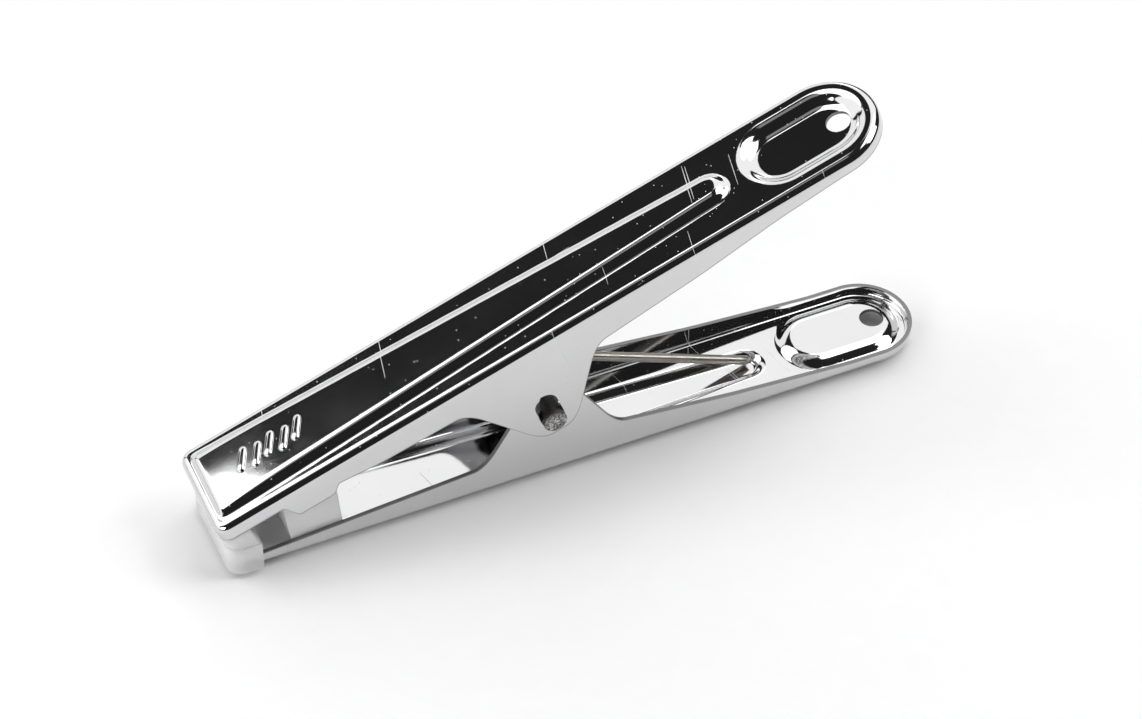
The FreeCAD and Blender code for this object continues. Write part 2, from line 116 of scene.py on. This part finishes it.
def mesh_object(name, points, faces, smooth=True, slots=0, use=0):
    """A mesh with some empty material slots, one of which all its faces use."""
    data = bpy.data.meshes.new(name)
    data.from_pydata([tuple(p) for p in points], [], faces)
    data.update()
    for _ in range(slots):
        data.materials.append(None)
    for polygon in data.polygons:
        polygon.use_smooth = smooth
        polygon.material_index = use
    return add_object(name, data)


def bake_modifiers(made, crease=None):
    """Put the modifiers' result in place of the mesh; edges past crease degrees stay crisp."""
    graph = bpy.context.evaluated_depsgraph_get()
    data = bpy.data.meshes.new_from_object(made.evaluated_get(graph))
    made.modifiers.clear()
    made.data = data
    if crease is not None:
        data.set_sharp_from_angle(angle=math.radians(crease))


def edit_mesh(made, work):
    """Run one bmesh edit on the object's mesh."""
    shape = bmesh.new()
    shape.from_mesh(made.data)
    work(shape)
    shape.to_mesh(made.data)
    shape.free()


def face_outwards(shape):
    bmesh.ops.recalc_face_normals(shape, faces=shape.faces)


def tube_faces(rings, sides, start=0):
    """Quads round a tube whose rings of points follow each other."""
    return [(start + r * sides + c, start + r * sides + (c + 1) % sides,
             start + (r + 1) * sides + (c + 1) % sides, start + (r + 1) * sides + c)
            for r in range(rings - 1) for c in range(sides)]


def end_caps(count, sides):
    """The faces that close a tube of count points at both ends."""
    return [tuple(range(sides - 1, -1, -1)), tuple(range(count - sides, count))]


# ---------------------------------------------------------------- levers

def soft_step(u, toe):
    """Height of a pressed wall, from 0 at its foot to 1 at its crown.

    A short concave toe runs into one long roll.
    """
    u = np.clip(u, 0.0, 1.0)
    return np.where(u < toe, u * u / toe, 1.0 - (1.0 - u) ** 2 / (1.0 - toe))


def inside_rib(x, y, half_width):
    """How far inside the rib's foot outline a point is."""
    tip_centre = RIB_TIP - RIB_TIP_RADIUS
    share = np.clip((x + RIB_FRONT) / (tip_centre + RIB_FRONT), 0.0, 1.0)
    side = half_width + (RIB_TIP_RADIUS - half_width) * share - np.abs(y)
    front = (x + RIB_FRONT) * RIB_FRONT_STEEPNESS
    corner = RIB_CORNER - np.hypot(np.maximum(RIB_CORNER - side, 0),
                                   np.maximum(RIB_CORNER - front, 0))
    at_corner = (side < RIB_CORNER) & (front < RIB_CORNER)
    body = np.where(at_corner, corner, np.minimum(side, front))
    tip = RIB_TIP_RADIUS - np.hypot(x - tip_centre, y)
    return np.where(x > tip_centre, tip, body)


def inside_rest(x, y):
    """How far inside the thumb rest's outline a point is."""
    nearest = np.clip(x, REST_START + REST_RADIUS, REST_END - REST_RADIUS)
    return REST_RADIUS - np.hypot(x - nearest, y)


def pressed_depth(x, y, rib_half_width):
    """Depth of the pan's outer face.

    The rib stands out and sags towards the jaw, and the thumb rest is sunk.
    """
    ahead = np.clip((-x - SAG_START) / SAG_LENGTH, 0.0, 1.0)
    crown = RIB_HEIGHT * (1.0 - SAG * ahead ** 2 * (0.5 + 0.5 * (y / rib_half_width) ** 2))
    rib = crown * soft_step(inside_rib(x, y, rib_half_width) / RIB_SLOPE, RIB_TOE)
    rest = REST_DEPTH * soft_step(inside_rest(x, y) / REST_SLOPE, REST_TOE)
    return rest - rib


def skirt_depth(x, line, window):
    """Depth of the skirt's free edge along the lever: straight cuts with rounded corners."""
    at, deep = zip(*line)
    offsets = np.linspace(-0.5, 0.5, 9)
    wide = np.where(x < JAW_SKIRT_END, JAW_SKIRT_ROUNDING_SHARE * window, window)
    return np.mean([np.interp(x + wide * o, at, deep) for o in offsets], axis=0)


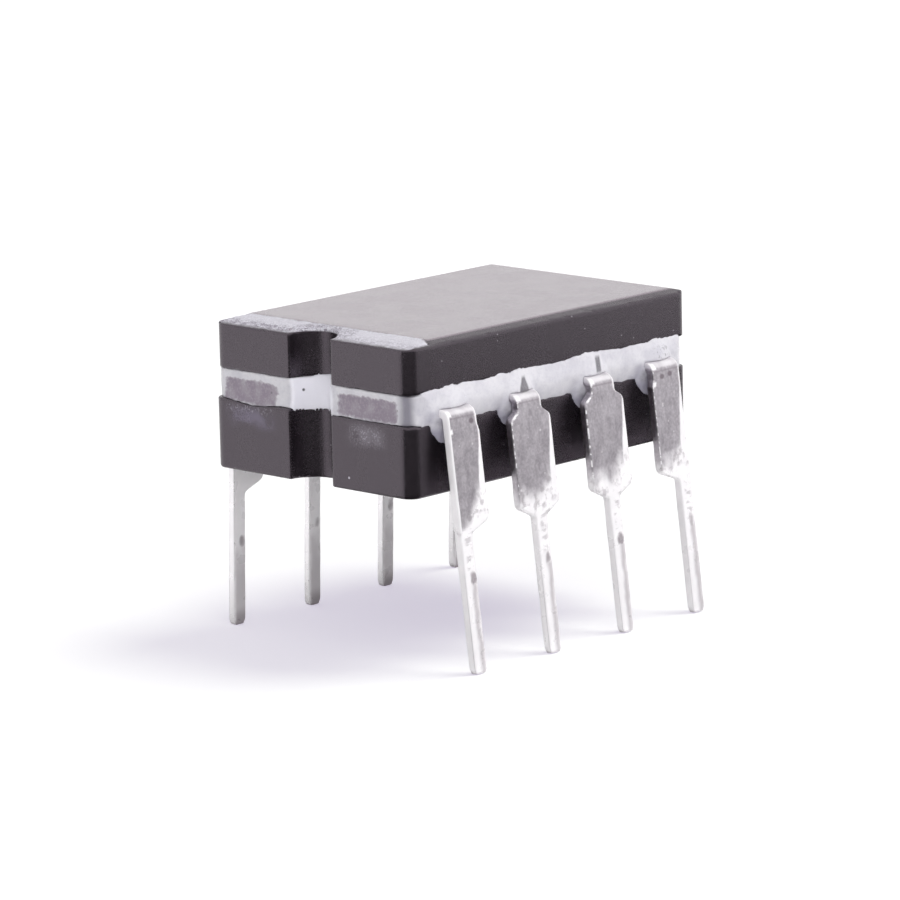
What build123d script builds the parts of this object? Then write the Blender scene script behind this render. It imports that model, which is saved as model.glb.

::::

Exercise description
Each record above should be returned exactly as it appears.

Answer below
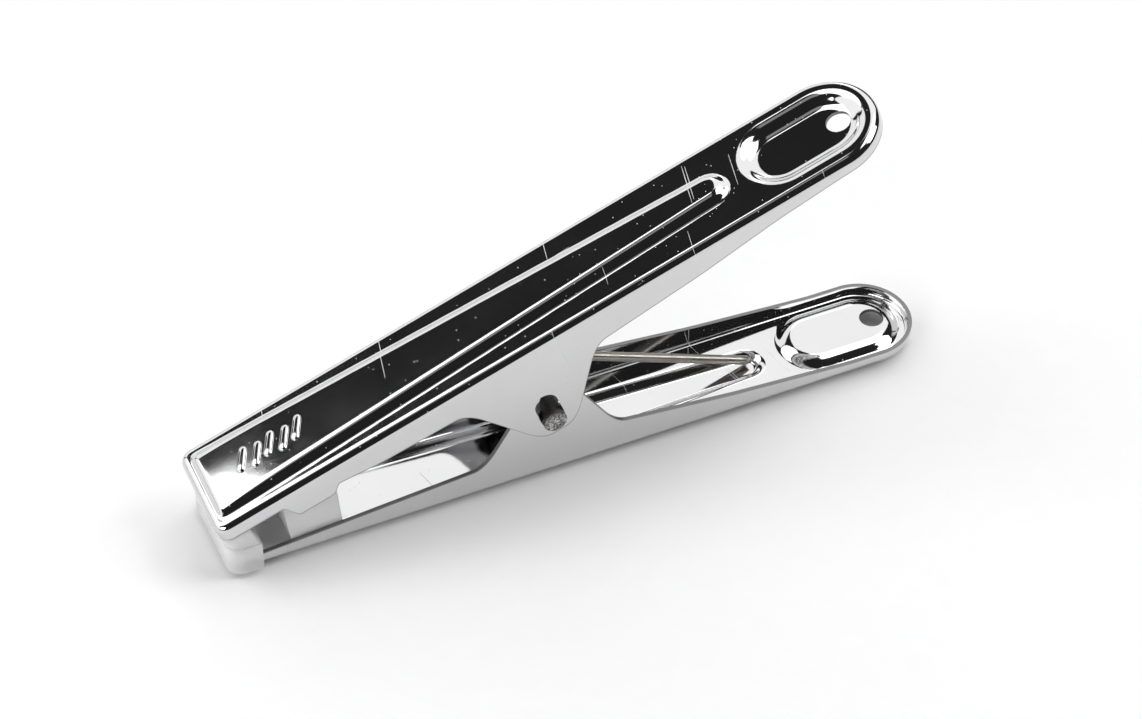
The FreeCAD and Blender code for this object continues. Write part 2, from line 116 of scene.py on. This part finishes it.
def mesh_object(name, points, faces, smooth=True, slots=0, use=0):
    """A mesh with some empty material slots, one of which all its faces use."""
    data = bpy.data.meshes.new(name)
    data.from_pydata([tuple(p) for p in points], [], faces)
    data.update()
    for _ in range(slots):
        data.materials.append(None)
    for polygon in data.polygons:
        polygon.use_smooth = smooth
        polygon.material_index = use
    return add_object(name, data)


def bake_modifiers(made, crease=None):
    """Put the modifiers' result in place of the mesh; edges past crease degrees stay crisp."""
    graph = bpy.context.evaluated_depsgraph_get()
    data = bpy.data.meshes.new_from_object(made.evaluated_get(graph))
    made.modifiers.clear()
    made.data = data
    if crease is not None:
        data.set_sharp_from_angle(angle=math.radians(crease))


def edit_mesh(made, work):
    """Run one bmesh edit on the object's mesh."""
    shape = bmesh.new()
    shape.from_mesh(made.data)
    work(shape)
    shape.to_mesh(made.data)
    shape.free()


def face_outwards(shape):
    bmesh.ops.recalc_face_normals(shape, faces=shape.faces)


def tube_faces(rings, sides, start=0):
    """Quads round a tube whose rings of points follow each other."""
    return [(start + r * sides + c, start + r * sides + (c + 1) % sides,
             start + (r + 1) * sides + (c + 1) % sides, start + (r + 1) * sides + c)
            for r in range(rings - 1) for c in range(sides)]


def end_caps(count, sides):
    """The faces that close a tube of count points at both ends."""
    return [tuple(range(sides - 1, -1, -1)), tuple(range(count - sides, count))]


# ---------------------------------------------------------------- levers

def soft_step(u, toe):
    """Height of a pressed wall, from 0 at its foot to 1 at its crown.

    A short concave toe runs into one long roll.
    """
    u = np.clip(u, 0.0, 1.0)
    return np.where(u < toe, u * u / toe, 1.0 - (1.0 - u) ** 2 / (1.0 - toe))


def inside_rib(x, y, half_width):
    """How far inside the rib's foot outline a point is."""
    tip_centre = RIB_TIP - RIB_TIP_RADIUS
    share = np.clip((x + RIB_FRONT) / (tip_centre + RIB_FRONT), 0.0, 1.0)
    side = half_width + (RIB_TIP_RADIUS - half_width) * share - np.abs(y)
    front = (x + RIB_FRONT) * RIB_FRONT_STEEPNESS
    corner = RIB_CORNER - np.hypot(np.maximum(RIB_CORNER - side, 0),
                                   np.maximum(RIB_CORNER - front, 0))
    at_corner = (side < RIB_CORNER) & (front < RIB_CORNER)
    body = np.where(at_corner, corner, np.minimum(side, front))
    tip = RIB_TIP_RADIUS - np.hypot(x - tip_centre, y)
    return np.where(x > tip_centre, tip, body)


def inside_rest(x, y):
    """How far inside the thumb rest's outline a point is."""
    nearest = np.clip(x, REST_START + REST_RADIUS, REST_END - REST_RADIUS)
    return REST_RADIUS - np.hypot(x - nearest, y)


def pressed_depth(x, y, rib_half_width):
    """Depth of the pan's outer face.

    The rib stands out and sags towards the jaw, and the thumb rest is sunk.
    """
    ahead = np.clip((-x - SAG_START) / SAG_LENGTH, 0.0, 1.0)
    crown = RIB_HEIGHT * (1.0 - SAG * ahead ** 2 * (0.5 + 0.5 * (y / rib_half_width) ** 2))
    rib = crown * soft_step(inside_rib(x, y, rib_half_width) / RIB_SLOPE, RIB_TOE)
    rest = REST_DEPTH * soft_step(inside_rest(x, y) / REST_SLOPE, REST_TOE)
    return rest - rib


def skirt_depth(x, line, window):
    """Depth of the skirt's free edge along the lever: straight cuts with rounded corners."""
    at, deep = zip(*line)
    offsets = np.linspace(-0.5, 0.5, 9)
    wide = np.where(x < JAW_SKIRT_END, JAW_SKIRT_ROUNDING_SHARE * window, window)
    return np.mean([np.interp(x + wide * o, at, deep) for o in offsets], axis=0)


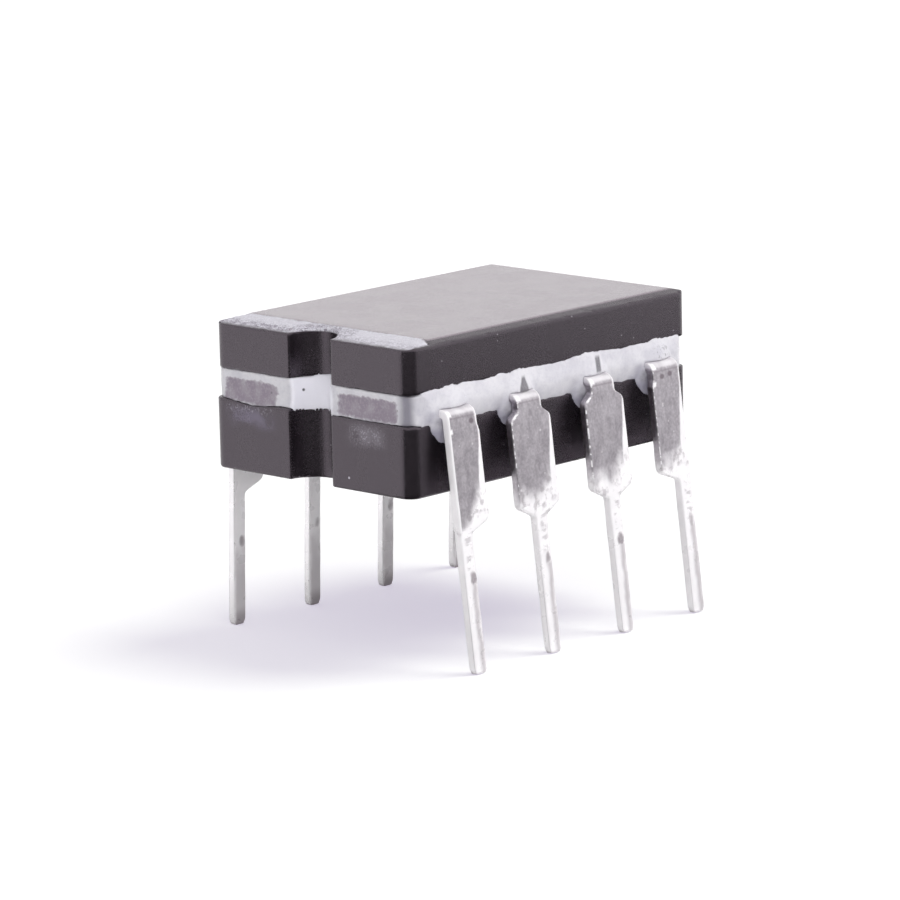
What build123d script builds the parts of this object? Then write the Blender scene script behind this render. It imports that model, which is saved as model.glb.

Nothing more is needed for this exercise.